The stateless reset mechanism allows an endpoint that has lost connection state to terminate the connection. It sends a packet whose last 16 bytes are a Stateless Reset Token (derived from the connection ID via an HMAC-based construction). The peer identifies the token and closes the connection.
Transport parameters are exchanged inside the TLS handshake and thereby authenticated. They configure initial flow control limits (initial_max_data, initial_max_stream_data_*), stream concurrency limits (initial_max_streams_*), idle timeout, max UDP payload size, and connection ID constraints. Server parameters are TLS-encrypted; client parameters are not.
RFC 9000 establishes four IANA registries: QUIC Versions (4-byte values), QUIC Transport Parameters (variable-length integer codepoints), QUIC Frame Types (variable-length integer codepoints), and QUIC Transport Error Codes (variable-length integer codepoints). Provisional registrations require only a specification; permanent registrations require Standards Action or Expert Review depending on the codepoint range.
Despite encryption, QUIC packet timing, sizes, and direction are visible to on-path observers, enabling traffic analysis. The latency spin bit in 1-RTT packets intentionally exposes RTT. QUIC does not prevent traffic analysis; PADDING frames provide limited mitigation.
QUIC is susceptible to request forgery attacks where an adversary causes an endpoint to send crafted packets to third parties via malicious preferred addresses, spoofed migration, or Version Negotiation. Endpoints should validate and limit use of peer-supplied addresses.
QUIC restricts server responses to at most three times the data received from an unvalidated client address to prevent use as an amplification vector. Address validation via Retry packets or address tokens lifts this restriction.

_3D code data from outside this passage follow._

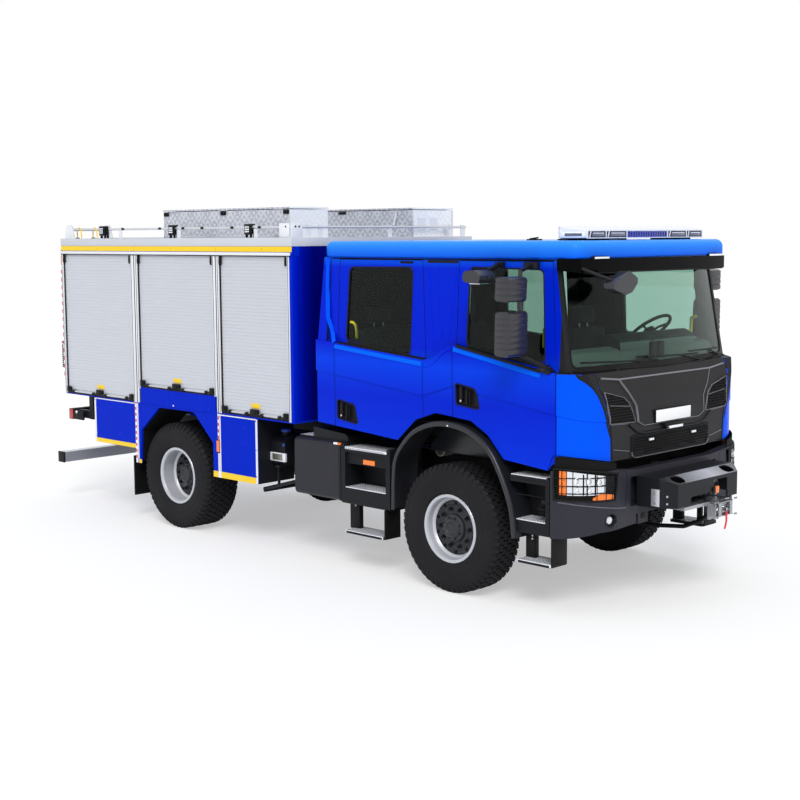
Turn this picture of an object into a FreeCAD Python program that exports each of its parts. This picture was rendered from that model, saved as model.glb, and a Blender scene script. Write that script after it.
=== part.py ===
"""Crew-cab four-wheel-drive emergency service truck, as an assembly of separate pieces.

Millimetres. While a piece is drawn, x is measured forwards from the front axle, y to the left and
z up from the ground. save() then moves it into the part's own frame, whose origin is on the ground
under the middle of the truck's length. The right-hand side is drawn and mirrored to the left.
"""
import FreeCAD, Part
import math
import os

V = FreeCAD.Vector

# ---- driving dimensions --------------------------------------------------------------------------
WHEELBASE = 3950.0
REAR_AXLE_X = -WHEELBASE
TYRE_R = 562.0
RIM_FLANGE_R = 298.0
BARREL_R = 264.0
FRONT_WHEEL_Y = 1109.0          # middle of the front tyre
REAR_WHEEL_Y = 1027.0           # middle of the wide rear tyre
FRONT_TYRE_HALF = 159.0
REAR_TYRE_HALF = 212.0
KINGPIN_Y = 1000.0
STEER_ARM = 200.0               # kingpin to tie rod pin

FRONT_END_X = 1861.0            # winch hook
REAR_END_X = -6322.0            # underrun beam
FRAME_SHIFT = -(FRONT_END_X + REAR_END_X) / 2

CAB_HALF = 1215.0               # cab side below the window line
CAB_REAR_X = -1730.0
CAB_WALL = 60.0
DOOR_GAP = 3.0                  # each side of a door's edge
ROOF_Z = 2888.0                 # underside of the cab roof

BODY_HALF = 1275.0
BODY_X = (-5967.0, -1985.0)
BODY_Z = (1297.0, 3066.0)
SHUTTER_TOP_Z = 2894.0
BAYS = [                        # x from, x to, sill height
    (-5933.0, -4605.0, 1308.0),
    (-4491.0, -3192.0, 1475.0),
    (-3092.0, -2050.0, 1313.0),
]

RAIL_Y = (340.0, 420.0)         # chassis rails
RAIL_Z = (800.0, 1060.0)


# ---- drawing helpers -----------------------------------------------------------------------------
def box(x, y, z):
    """A block from three (low, high) pairs."""
    return Part.makeBox(x[1] - x[0], y[1] - y[0], z[1] - z[0], V(x[0], y[0], z[0]))


def rod(start, end, radius):
    """A round bar between two points."""
    a = V(*start)
    b = V(*end)
    return Part.makeCylinder(radius, (b - a).Length, a, b - a)


def outline(corners, radius=0.0):
    """A closed wire through corners, each rounded by one radius or by its own."""
    radii = radius if isinstance(radius, (list, tuple)) else [radius] * len(corners)
    arcs = []
    for i, corner in enumerate(corners):
        back = (corners[i - 1] - corner).normalize()
        ahead = (corners[(i + 1) % len(corners)] - corner).normalize()
        half = back.getAngle(ahead) / 2
        if radii[i] <= 0 or half > math.radians(89.5):
            arcs.append((corner, None, corner))
            continue
        cut = radii[i] / math.tan(half)
        middle = (back + ahead).normalize() * (radii[i] / math.sin(half) - radii[i])
        arcs.append((corner + back * cut, corner + middle, corner + ahead * cut))
    edges = []
    for i, (start, middle, end) in enumerate(arcs):
        previous = arcs[i - 1][2]
        if (start - previous).Length > 1e-6:
            edges.append(Part.LineSegment(previous, start).toShape())
        if middle is not None:
            edges.append(Part.Arc(start, middle, end).toShape())
    return Part.Wire(edges)


def side_prism(points, y, radius=0.0):
    """An (x, z) outline carried across from y[0] to y[1]."""
    wire = outline([V(px, y[0], pz) for px, pz in points], radius)
    return Part.Face(wire).extrude(V(0, y[1] - y[0], 0))


def plan_prism(points, z, radius=0.0):
    """An (x, y) outline carried up from z[0] to z[1]."""
    wire = outline([V(px, py, z[0]) for px, py in points], radius)
    return Part.Face(wire).extrude(V(0, 0, z[1] - z[0]))


def front_prism(points, x, radius=0.0):
    """A (y, z) outline carried forwards from x[0] to x[1]."""
    wire = outline([V(x[0], py, pz) for py, pz in points], radius)
    return Part.Face(wire).extrude(V(x[1] - x[0], 0, 0))


def rectangle(a, b):
    """The four corners of a rectangle from two (low, high) pairs."""
    return [(a[0], b[0]), (a[1], b[0]), (a[1], b[1]), (a[0], b[1])]


def turned(profile, x, z, radius=0.0):
    """An (y, r) outline spun round an axis along Y through (x, z)."""
    wire = outline([V(x, y, z + r) for y, r in profile], radius)
    return Part.Face(wire).revolve(V(x, 0, z), V(0, 1, 0), 360)


def fuse(shapes):
    """One solid from several that overlap."""
    return shapes[0].multiFuse(shapes[1:]).removeSplitter()


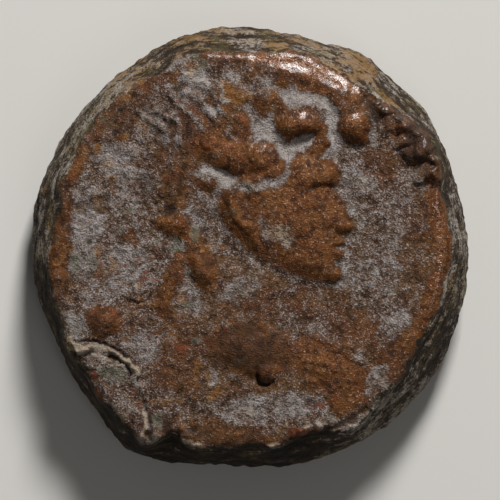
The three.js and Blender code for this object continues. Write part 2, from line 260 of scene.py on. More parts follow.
# Single strands and folds that stand out over the others: height, then (x, y, half width) points
STRAND_RIDGES = [
    (0.12, [(-3.5, 6.75, 0.12), (-3.2, 6.35, 0.2), (-2.85, 6.0, 0.2), (-2.5, 5.65, 0.2),
            (-2.2, 5.3, 0.2), (-2.02, 4.85, 0.18), (-1.95, 4.45, 0.14)]),
    (0.12, [(-4.0, 6.1, 0.12), (-3.65, 5.85, 0.16), (-3.35, 5.45, 0.16), (-3.12, 5.0, 0.16),
            (-3.05, 4.5, 0.14)]),
    (0.12, [(-4.85, 6.05, 0.14), (-4.55, 5.82, 0.2), (-4.15, 5.48, 0.2), (-3.8, 5.15, 0.17),
            (-3.65, 4.6, 0.14)]),
    (0.13, [(-2.9, 6.85, 0.14), (-2.4, 6.55, 0.18), (-2.0, 6.15, 0.18), (-1.7, 5.7, 0.16)]),
    (0.1, [(-2.3, 7.2, 0.14), (-1.75, 6.9, 0.18), (-1.4, 6.3, 0.16), (-1.2, 5.8, 0.14)]),
    (0.05, [(-4.6, 4.8, 0.2), (-4.35, 4.2, 0.26), (-4.2, 3.5, 0.26), (-4.15, 2.6, 0.2)]),
    (0.05, [(-3.6, 4.2, 0.2), (-3.4, 3.5, 0.26), (-3.35, 2.6, 0.26), (-3.3, 1.8, 0.2)]),
    (0.05, [(-2.8, 4.2, 0.2), (-2.75, 3.4, 0.26), (-2.65, 2.5, 0.26), (-2.6, 1.8, 0.2)]),
    (0.1, [(3.6, -4.35, 0.1), (4.3, -4.54, 0.12), (4.9, -4.83, 0.1)]),
    (0.1, [(3.8, -4.0, 0.1), (4.45, -4.27, 0.12), (4.95, -4.55, 0.1)]),
    (0.08, [(2.4, -3.75, 0.1), (3.2, -3.95, 0.12), (3.7, -4.25, 0.1)]),
    (0.03, [(2.6, -5.3, 0.1), (3.5, -5.5, 0.14), (4.3, -5.9, 0.1)]),
    (0.04, [(2.2, -4.9, 0.1), (3.2, -5.0, 0.14), (4.1, -5.3, 0.1)]),
]

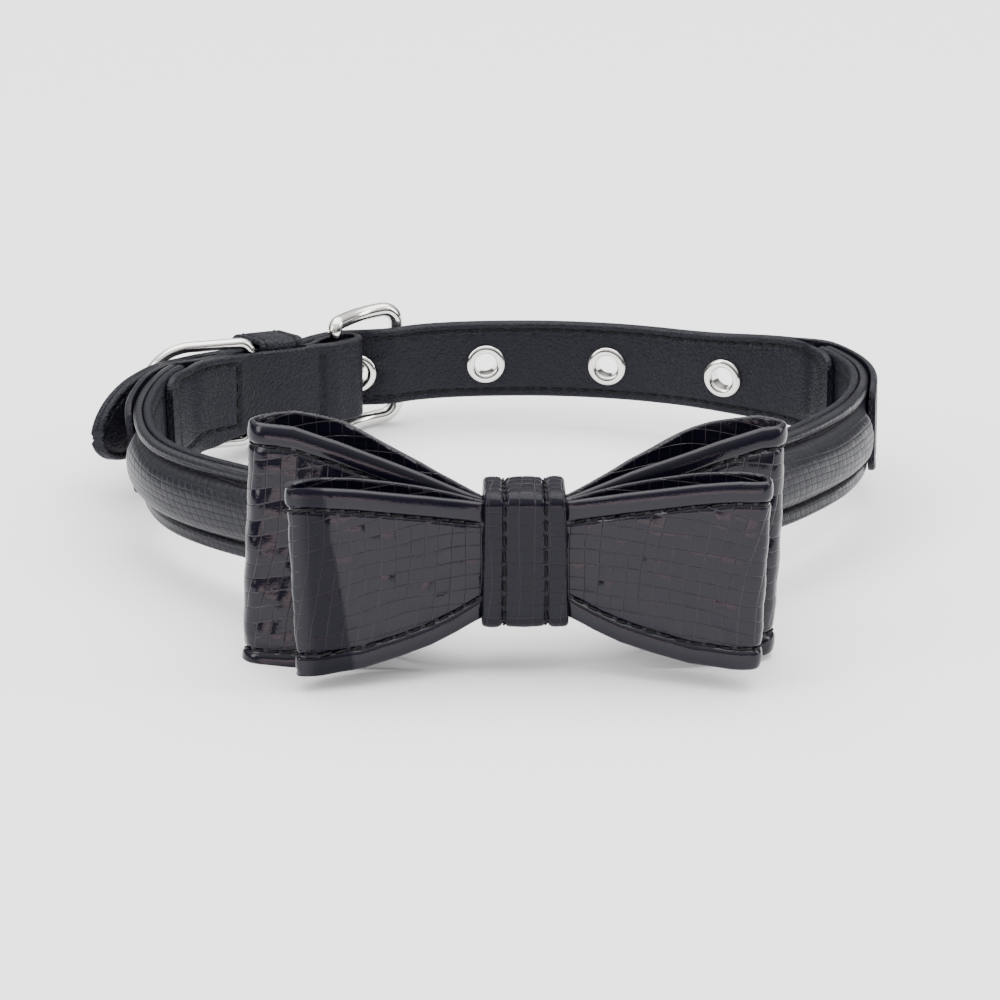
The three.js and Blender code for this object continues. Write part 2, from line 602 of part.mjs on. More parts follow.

The receiving part of a stream transitions through: Recv (initial) → Size Known (STREAM+FIN received) → Data Recvd (all data received) → Data Read (app consumed, terminal). A RESET_STREAM in Recv or Size Known moves to Reset Recvd → Reset Read (terminal).
The sending part of a stream transitions through: Ready (created) → Send (first STREAM/STREAM_DATA_BLOCKED sent) → Data Sent (FIN sent) → Data Recvd (all ACKed, terminal). An abort from any non-terminal state sends RESET_STREAM and moves through Reset Sent → Reset Recvd (terminal).
Long header packets carry a 1-byte header form/type, 4-byte Version, 1-byte DCIL + Destination Connection ID (0–20 bytes), 1-byte SCIL + Source Connection ID (0–20 bytes), and type-specific fields. Short header (1-RTT) packets omit the Version and Source Connection ID and include only the Destination Connection ID at an implicitly known length.
QUIC uses variable-length integer encoding (Section 16) where the two most significant bits of the first byte encode the byte length (00=1, 01=2, 10=4, 11=8 bytes), allowing values up to 2^62-1 and used throughout for stream IDs, offsets, and lengths.
The Version Negotiation packet has Header Form=1, Version=0x00000000, echoed Destination and Source Connection IDs from the triggering client packet, and one or more 4-byte Supported Version fields listing versions the server accepts.